YOUR INSTRUCTIONS:
Repeat the entire listing exactly as written.

SOURCE DATA:
· · · · ·
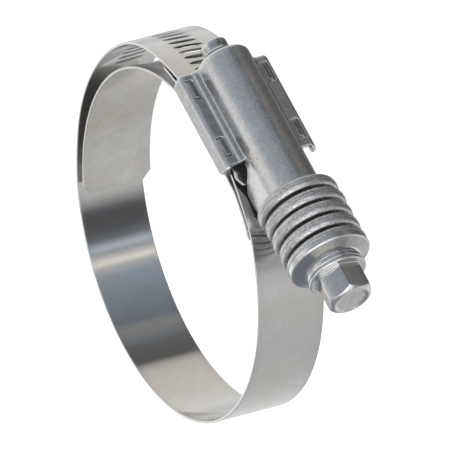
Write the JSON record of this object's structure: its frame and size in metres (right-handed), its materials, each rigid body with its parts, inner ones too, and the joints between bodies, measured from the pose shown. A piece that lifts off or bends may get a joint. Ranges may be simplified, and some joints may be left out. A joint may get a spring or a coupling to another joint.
{
  "type": "hose clamp",
  "caption": "Worm drive hose clamp: a slotted strip ring with an inner liner, a stamped screw housing, a hexagon-head screw and a stack of spring washers that keeps the band tight.",
  "frame": {"origin": "on the axis of the hose, which is the centre of the liner's circle, in the middle of the band's width", "axes": "+Z along the hose, up as the clamp lies on its side; +X along the screw towards its hexagon head; +Y from the hose axis towards the screw"},
  "size_m": [0.0939, 0.095, 0.0232],
  "materials": {
    "band_steel": "rolled stainless strip, fine grain along the strip",
    "liner_steel": "thin rolled stainless strip, satin",
    "housing_steel": "stamped stainless sheet, lightly tumbled",
    "screw_steel": "turned and cold-formed stainless, polished",
    "washer_steel": "stamped spring steel, fine grained"
  },
  "bodies": {
    "clamp": {"band": "band_steel", "liner": "liner_steel", "housing": "housing_steel", "saddle": "housing_steel", "thrust_washer": "washer_steel"},
    "spring_washer_1": {"spring_washer_1": "washer_steel"},
    "spring_washer_2": {"spring_washer_2": "washer_steel"},
    "spring_washer_3": {"spring_washer_3": "washer_steel"},
    "spring_washer_4": {"spring_washer_4": "washer_steel"},
    "spring_washer_5": {"spring_washer_5": "washer_steel"},
    "spring_washer_6": {"spring_washer_6": "washer_steel"},
    "spring_washer_7": {"spring_washer_7": "washer_steel"},
    "spring_washer_8": {"spring_washer_8": "washer_steel"},
    "screw": {"screw": "screw_steel"}
  },
  "joints": [
    {"name": "spring_compression", "type": "slide", "parent": "clamp", "child": "spring_washer_8", "axis": [-1, 0, 0], "range_m": [0, 0.0024], "stiffness_N_per_m": 20000, "deforming": ["spring_washer_1", "spring_washer_2", "spring_washer_3", "spring_washer_4", "spring_washer_5", "spring_washer_6", "spring_washer_7", "spring_washer_8"]},
    {"name": "screw_turn", "type": "hinge", "parent": "spring_washer_8", "child": "screw", "pos_m": [0.04475, 0.04456, 0], "axis": [1, 0, 0], "continuous": true},
    {"name": "washer_1_compression", "type": "slide", "parent": "clamp", "child": "spring_washer_1", "axis": [-1, 0, 0], "range_m": [0, 0.0003]},
    {"name": "washer_2_compression", "type": "slide", "parent": "clamp", "child": "spring_washer_2", "axis": [-1, 0, 0], "range_m": [0, 0.0006]},
    {"name": "washer_3_compression", "type": "slide", "parent": "clamp", "child": "spring_washer_3", "axis": [-1, 0, 0], "range_m": [0, 0.0009]},
    {"name": "washer_4_compression", "type": "slide", "parent": "clamp", "child": "spring_washer_4", "axis": [-1, 0, 0], "range_m": [0, 0.0012]},
    {"name": "washer_5_compression", "type": "slide", "parent": "clamp", "child": "spring_washer_5", "axis": [-1, 0, 0], "range_m": [0, 0.0015]},
    {"name": "washer_6_compression", "type": "slide", "parent": "clamp", "child": "spring_washer_6", "axis": [-1, 0, 0], "range_m": [0, 0.0018]},
    {"name": "washer_7_compression", "type": "slide", "parent": "clamp", "child": "spring_washer_7", "axis": [-1, 0, 0], "range_m": [0, 0.0021]}
  ],
  "couplings": [
    {"joint": "washer_1_compression", "follows": "spring_compression", "ratio": 0.125},
    {"joint": "washer_2_compression", "follows": "spring_compression", "ratio": 0.25},
    {"joint": "washer_3_compression", "follows": "spring_compression", "ratio": 0.375},
    {"joint": "washer_4_compression", "follows": "spring_compression", "ratio": 0.5},
    {"joint": "washer_5_compression", "follows": "spring_compression", "ratio": 0.625},
    {"joint": "washer_6_compression", "follows": "spring_compression", "ratio": 0.75},
    {"joint": "washer_7_compression", "follows": "spring_compression", "ratio": 0.875}
  ]
}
· · · · ·
THE SOLUTION:
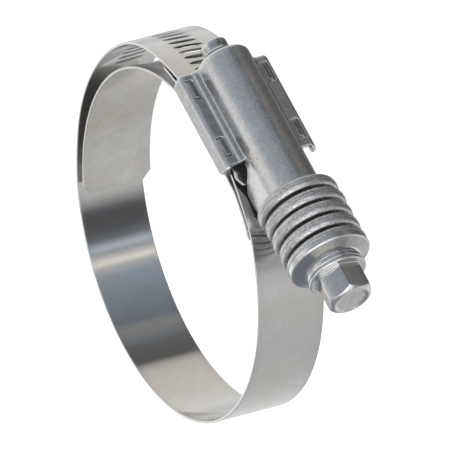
Write the JSON record of this object's structure: its frame and size in metres (right-handed), its materials, each rigid body with its parts, inner ones too, and the joints between bodies, measured from the pose shown. A piece that lifts off or bends may get a joint. Ranges may be simplified, and some joints may be left out. A joint may get a spring or a coupling to another joint.
{
  "type": "hose clamp",
  "caption": "Worm drive hose clamp: a slotted strip ring with an inner liner, a stamped screw housing, a hexagon-head screw and a stack of spring washers that keeps the band tight.",
  "frame": {"origin": "on the axis of the hose, which is the centre of the liner's circle, in the middle of the band's width", "axes": "+Z along the hose, up as the clamp lies on its side; +X along the screw towards its hexagon head; +Y from the hose axis towards the screw"},
  "size_m": [0.0939, 0.095, 0.0232],
  "materials": {
    "band_steel": "rolled stainless strip, fine grain along the strip",
    "liner_steel": "thin rolled stainless strip, satin",
    "housing_steel": "stamped stainless sheet, lightly tumbled",
    "screw_steel": "turned and cold-formed stainless, polished",
    "washer_steel": "stamped spring steel, fine grained"
  },
  "bodies": {
    "clamp": {"band": "band_steel", "liner": "liner_steel", "housing": "housing_steel", "saddle": "housing_steel", "thrust_washer": "washer_steel"},
    "spring_washer_1": {"spring_washer_1": "washer_steel"},
    "spring_washer_2": {"spring_washer_2": "washer_steel"},
    "spring_washer_3": {"spring_washer_3": "washer_steel"},
    "spring_washer_4": {"spring_washer_4": "washer_steel"},
    "spring_washer_5": {"spring_washer_5": "washer_steel"},
    "spring_washer_6": {"spring_washer_6": "washer_steel"},
    "spring_washer_7": {"spring_washer_7": "washer_steel"},
    "spring_washer_8": {"spring_washer_8": "washer_steel"},
    "screw": {"screw": "screw_steel"}
  },
  "joints": [
    {"name": "spring_compression", "type": "slide", "parent": "clamp", "child": "spring_washer_8", "axis": [-1, 0, 0], "range_m": [0, 0.0024], "stiffness_N_per_m": 20000, "deforming": ["spring_washer_1", "spring_washer_2", "spring_washer_3", "spring_washer_4", "spring_washer_5", "spring_washer_6", "spring_washer_7", "spring_washer_8"]},
    {"name": "screw_turn", "type": "hinge", "parent": "spring_washer_8", "child": "screw", "pos_m": [0.04475, 0.04456, 0], "axis": [1, 0, 0], "continuous": true},
    {"name": "washer_1_compression", "type": "slide", "parent": "clamp", "child": "spring_washer_1", "axis": [-1, 0, 0], "range_m": [0, 0.0003]},
    {"name": "washer_2_compression", "type": "slide", "parent": "clamp", "child": "spring_washer_2", "axis": [-1, 0, 0], "range_m": [0, 0.0006]},
    {"name": "washer_3_compression", "type": "slide", "parent": "clamp", "child": "spring_washer_3", "axis": [-1, 0, 0], "range_m": [0, 0.0009]},
    {"name": "washer_4_compression", "type": "slide", "parent": "clamp", "child": "spring_washer_4", "axis": [-1, 0, 0], "range_m": [0, 0.0012]},
    {"name": "washer_5_compression", "type": "slide", "parent": "clamp", "child": "spring_washer_5", "axis": [-1, 0, 0], "range_m": [0, 0.0015]},
    {"name": "washer_6_compression", "type": "slide", "parent": "clamp", "child": "spring_washer_6", "axis": [-1, 0, 0], "range_m": [0, 0.0018]},
    {"name": "washer_7_compression", "type": "slide", "parent": "clamp", "child": "spring_washer_7", "axis": [-1, 0, 0], "range_m": [0, 0.0021]}
  ],
  "couplings": [
    {"joint": "washer_1_compression", "follows": "spring_compression", "ratio": 0.125},
    {"joint": "washer_2_compression", "follows": "spring_compression", "ratio": 0.25},
    {"joint": "washer_3_compression", "follows": "spring_compression", "ratio": 0.375},
    {"joint": "washer_4_compression", "follows": "spring_compression", "ratio": 0.5},
    {"joint": "washer_5_compression", "follows": "spring_compression", "ratio": 0.625},
    {"joint": "washer_6_compression", "follows": "spring_compression", "ratio": 0.75},
    {"joint": "washer_7_compression", "follows": "spring_compression", "ratio": 0.875}
  ]
}